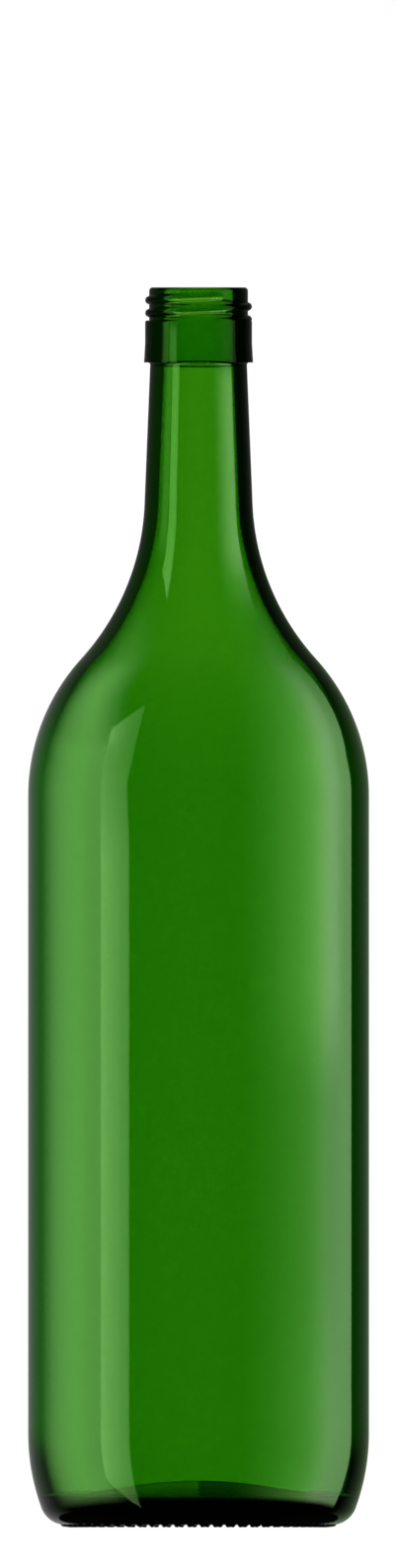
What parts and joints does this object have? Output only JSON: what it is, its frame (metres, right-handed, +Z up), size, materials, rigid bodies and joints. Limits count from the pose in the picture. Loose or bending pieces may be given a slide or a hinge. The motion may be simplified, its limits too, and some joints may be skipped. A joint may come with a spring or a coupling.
{
  "type": "bordeaux wine bottle",
  "caption": "Green glass bordeaux wine bottle, empty and open, with straight sides, round shoulders, a tapered neck and a finish for a screw cap.",
  "frame": {"origin": "on the bottle's axis, at the surface it stands on", "axes": "+Z up along the bottle's axis towards the mouth, +X to the right as pictured, -Y towards the viewer"},
  "size_m": [0.0866, 0.0866, 0.315],
  "materials": {
    "green_glass": "smooth clear green glass, moulded, coloured all through"
  },
  "bodies": {
    "root": {"bottle": "green_glass"}
  },
  "joints": []
}
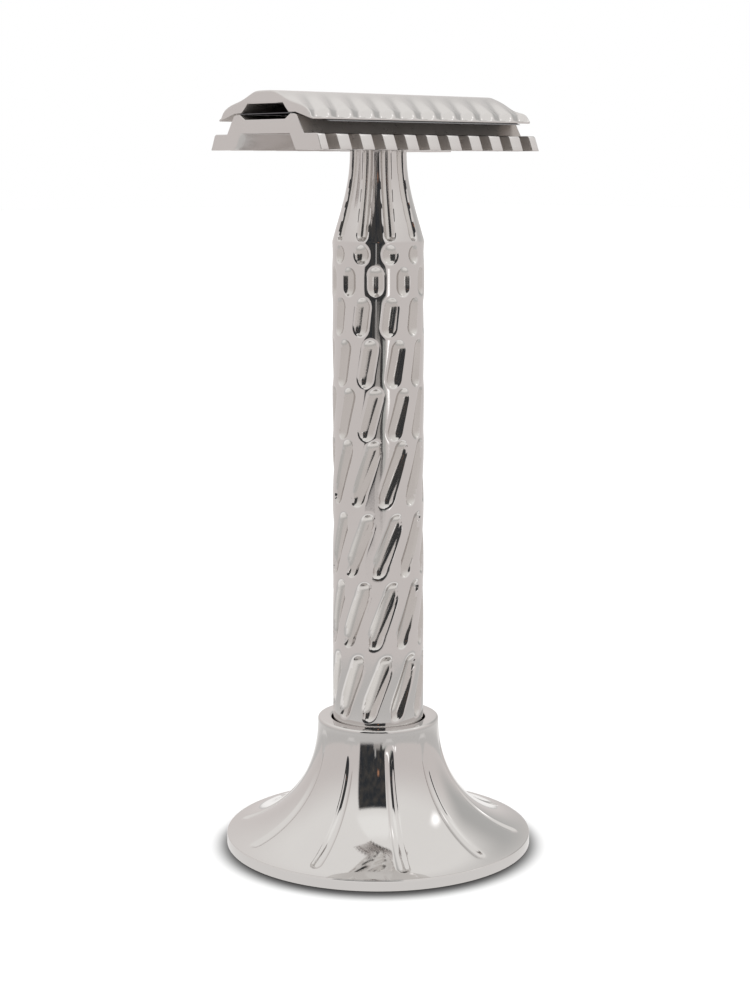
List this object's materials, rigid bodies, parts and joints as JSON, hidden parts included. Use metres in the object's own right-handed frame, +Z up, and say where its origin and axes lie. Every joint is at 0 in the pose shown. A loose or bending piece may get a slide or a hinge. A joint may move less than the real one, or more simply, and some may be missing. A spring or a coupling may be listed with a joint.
{
  "type": "safety razor",
  "caption": "Three-piece double-edge safety razor with an open comb head and a pocketed round handle, standing upright in a flared metal stand with a round socket.",
  "frame": {"origin": "centre of the stand's footprint, on the surface that it stands on", "axes": "+Z up along the handle, +X along the head's length, +Y across the head towards its rear edge"},
  "size_m": [0.0458, 0.0458, 0.112],
  "materials": {
    "polished_metal": "mirror polished, faintly warm",
    "satin_metal": "fine satin",
    "blade_steel": "dark coated strip with ground edges",
    "brass": "turned",
    "plain_steel": "turned, dull",
    "rubber": "matt"
  },
  "bodies": {
    "stand": {"stand_body": "polished_metal", "socket_pad": "rubber", "stand_weight": "plain_steel", "base_pad": "rubber"},
    "handle": {"handle_body": "polished_metal", "handle_end_plug": "plain_steel", "thread_insert": "brass"},
    "plate": {"base_plate": "satin_metal"},
    "blade": {"blade": "blade_steel"},
    "cap": {"top_cap": "satin_metal", "cap_stud": "brass", "alignment_pin_left": "plain_steel", "alignment_pin_right": "plain_steel"}
  },
  "joints": [
    {"name": "razor_lift", "type": "slide", "parent": "stand", "child": "handle", "axis": [0, 0, 1], "range_m": [0, 0.02]},
    {"name": "head_turn", "type": "hinge", "parent": "handle", "child": "plate", "pos_m": [0, 0, 0.1038], "axis": [0, 0, 1], "range_deg": [0, 2880]},
    {"name": "cap_lift", "type": "slide", "parent": "plate", "child": "cap", "axis": [0, 0, 1], "range_m": [0, 0.0065]},
    {"name": "blade_lift", "type": "slide", "parent": "plate", "child": "blade", "axis": [0, 0, 1], "range_m": [0, 0.0033]}
  ],
  "couplings": [
    {"joint": "cap_lift", "follows": "head_turn", "m_per_rad": 0.00012732},
    {"joint": "blade_lift", "follows": "head_turn", "m_per_rad": 0.000063662}
  ]
}
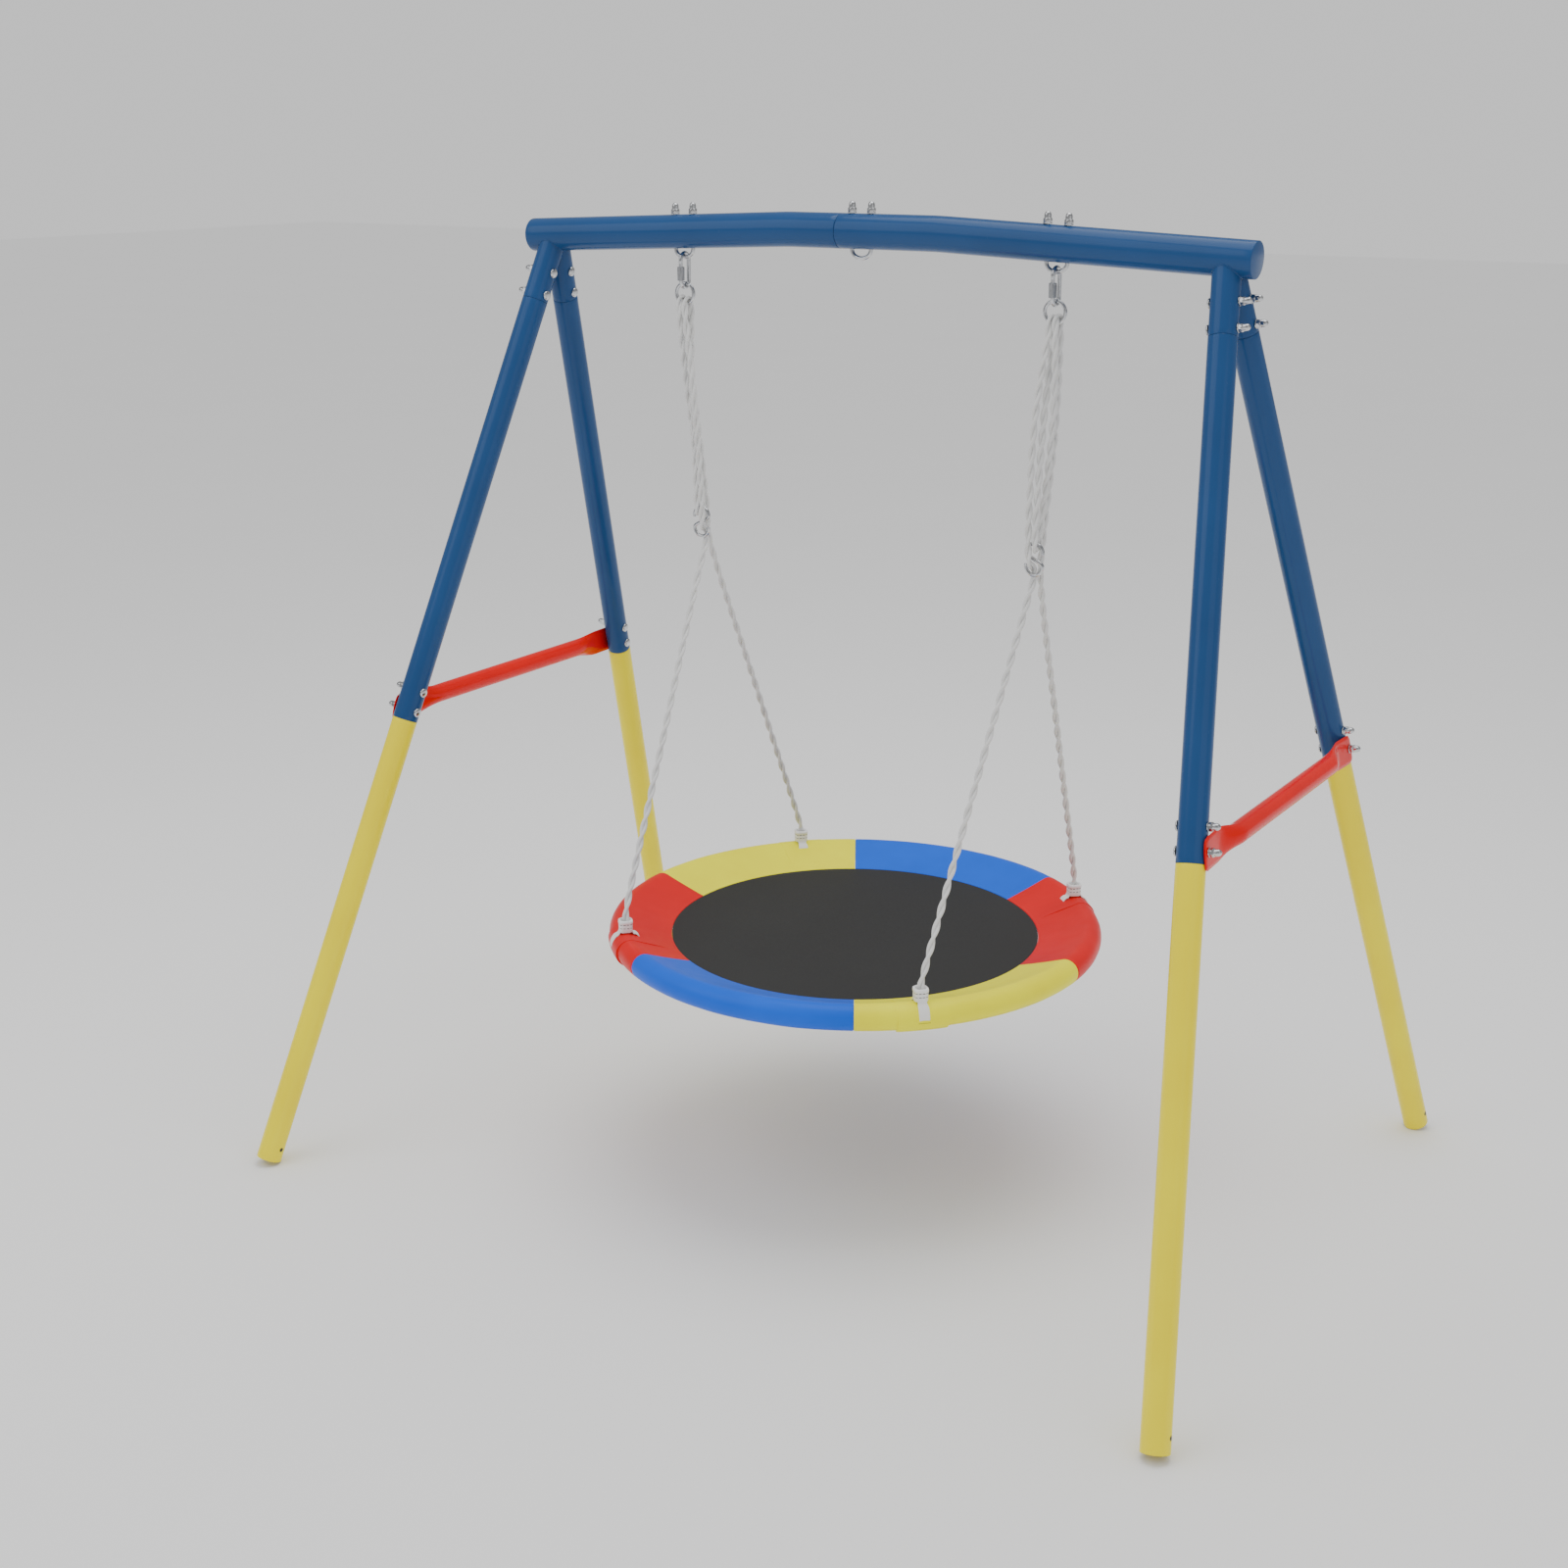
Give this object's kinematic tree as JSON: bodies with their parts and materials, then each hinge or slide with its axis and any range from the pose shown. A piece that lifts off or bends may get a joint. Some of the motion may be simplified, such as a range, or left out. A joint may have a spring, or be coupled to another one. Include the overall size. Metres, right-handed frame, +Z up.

AIM:
Copy out each line of the entries that holds "handed".

WORKED ANSWER:
What parts and joints does this object have? Output only JSON: what it is, its frame (metres, right-handed, +Z up), size, materials, rigid bodies and joints. Limits count from the pose in the picture. Loose or bending pieces may be given a slide or a hinge. The motion may be simplified, its limits too, and some joints may be skipped. A joint may come with a spring or a coupling.
List this object's materials, rigid bodies, parts and joints as JSON, hidden parts included. Use metres in the object's own right-handed frame, +Z up, and say where its origin and axes lie. Every joint is at 0 in the pose shown. A loose or bending piece may get a slide or a hinge. A joint may move less than the real one, or more simply, and some may be missing. A spring or a coupling may be listed with a joint.
Give this object's kinematic tree as JSON: bodies with their parts and materials, then each hinge or slide with its axis and any range from the pose shown. A piece that lifts off or bends may get a joint. Some of the motion may be simplified, such as a range, or left out. A joint may have a spring, or be coupled to another one. Include the overall size. Metres, right-handed frame, +Z up.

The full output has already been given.